═══ INFORMATION SUPPLIED

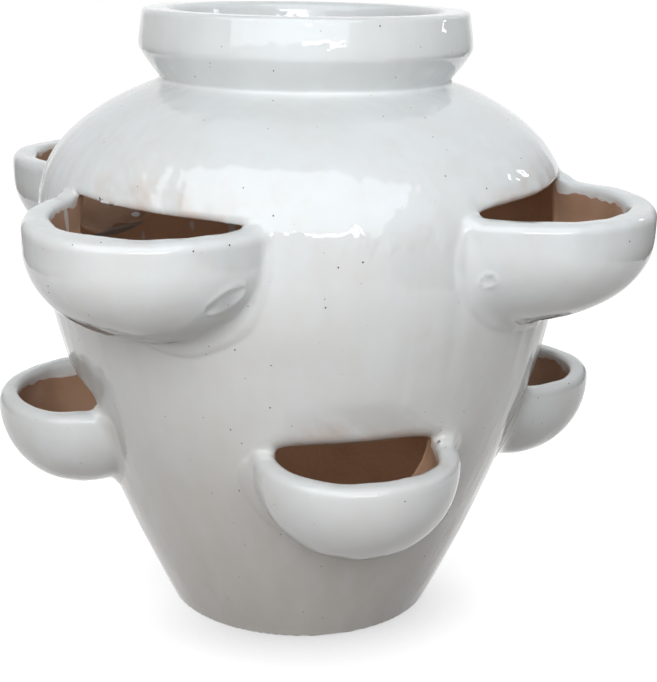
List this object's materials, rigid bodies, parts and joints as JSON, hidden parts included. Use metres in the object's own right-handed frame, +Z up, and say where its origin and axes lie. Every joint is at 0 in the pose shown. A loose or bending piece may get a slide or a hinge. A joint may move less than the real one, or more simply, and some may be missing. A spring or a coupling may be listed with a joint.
{
  "type": "strawberry jar planter",
  "caption": "Glazed clay strawberry jar with a rolled collar, a round belly and staggered rows of half-cup planting pockets that open into the jar.",
  "frame": {"origin": "centre of the base, on the ground", "axes": "+Z up along the jar's axis; -Y towards the front lower pocket; lower pockets face -Y, +X, +Y and -X, and upper pockets face the diagonals between them"},
  "size_m": [0.3596, 0.3596, 0.35],
  "materials": {
    "white_glaze": "glossy cool white glaze over red-brown clay, with pinholes; bare clay with white glaze runs inside",
    "foot_glaze": "glossy white glaze round the edge, bare clay above and below"
  },
  "bodies": {
    "root": {"base_floor": "foot_glaze", "lower_wall": "white_glaze", "upper_wall": "white_glaze", "collar": "white_glaze", "lower_pocket_front": "white_glaze", "lower_pocket_right": "white_glaze", "lower_pocket_back": "white_glaze", "lower_pocket_left": "white_glaze", "upper_pocket_front_right": "white_glaze", "upper_pocket_back_right": "white_glaze", "upper_pocket_back_left": "white_glaze", "upper_pocket_front_left": "white_glaze"}
  },
  "joints": []
}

══════

_EXERCISE INSTRUCTIONS_
Extract each line from the listing above, please, and repeat it exactly.

_WRITTEN RESPONSE_
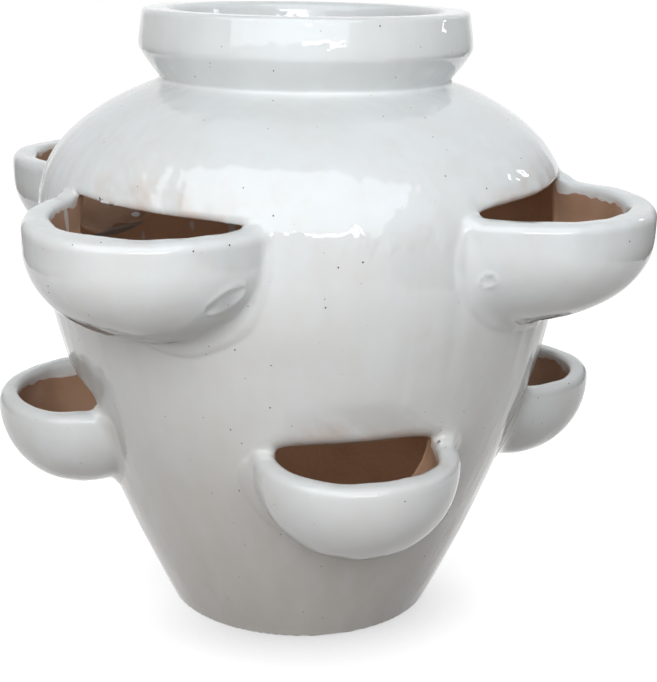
List this object's materials, rigid bodies, parts and joints as JSON, hidden parts included. Use metres in the object's own right-handed frame, +Z up, and say where its origin and axes lie. Every joint is at 0 in the pose shown. A loose or bending piece may get a slide or a hinge. A joint may move less than the real one, or more simply, and some may be missing. A spring or a coupling may be listed with a joint.
{
  "type": "strawberry jar planter",
  "caption": "Glazed clay strawberry jar with a rolled collar, a round belly and staggered rows of half-cup planting pockets that open into the jar.",
  "frame": {"origin": "centre of the base, on the ground", "axes": "+Z up along the jar's axis; -Y towards the front lower pocket; lower pockets face -Y, +X, +Y and -X, and upper pockets face the diagonals between them"},
  "size_m": [0.3596, 0.3596, 0.35],
  "materials": {
    "white_glaze": "glossy cool white glaze over red-brown clay, with pinholes; bare clay with white glaze runs inside",
    "foot_glaze": "glossy white glaze round the edge, bare clay above and below"
  },
  "bodies": {
    "root": {"base_floor": "foot_glaze", "lower_wall": "white_glaze", "upper_wall": "white_glaze", "collar": "white_glaze", "lower_pocket_front": "white_glaze", "lower_pocket_right": "white_glaze", "lower_pocket_back": "white_glaze", "lower_pocket_left": "white_glaze", "upper_pocket_front_right": "white_glaze", "upper_pocket_back_right": "white_glaze", "upper_pocket_back_left": "white_glaze", "upper_pocket_front_left": "white_glaze"}
  },
  "joints": []
}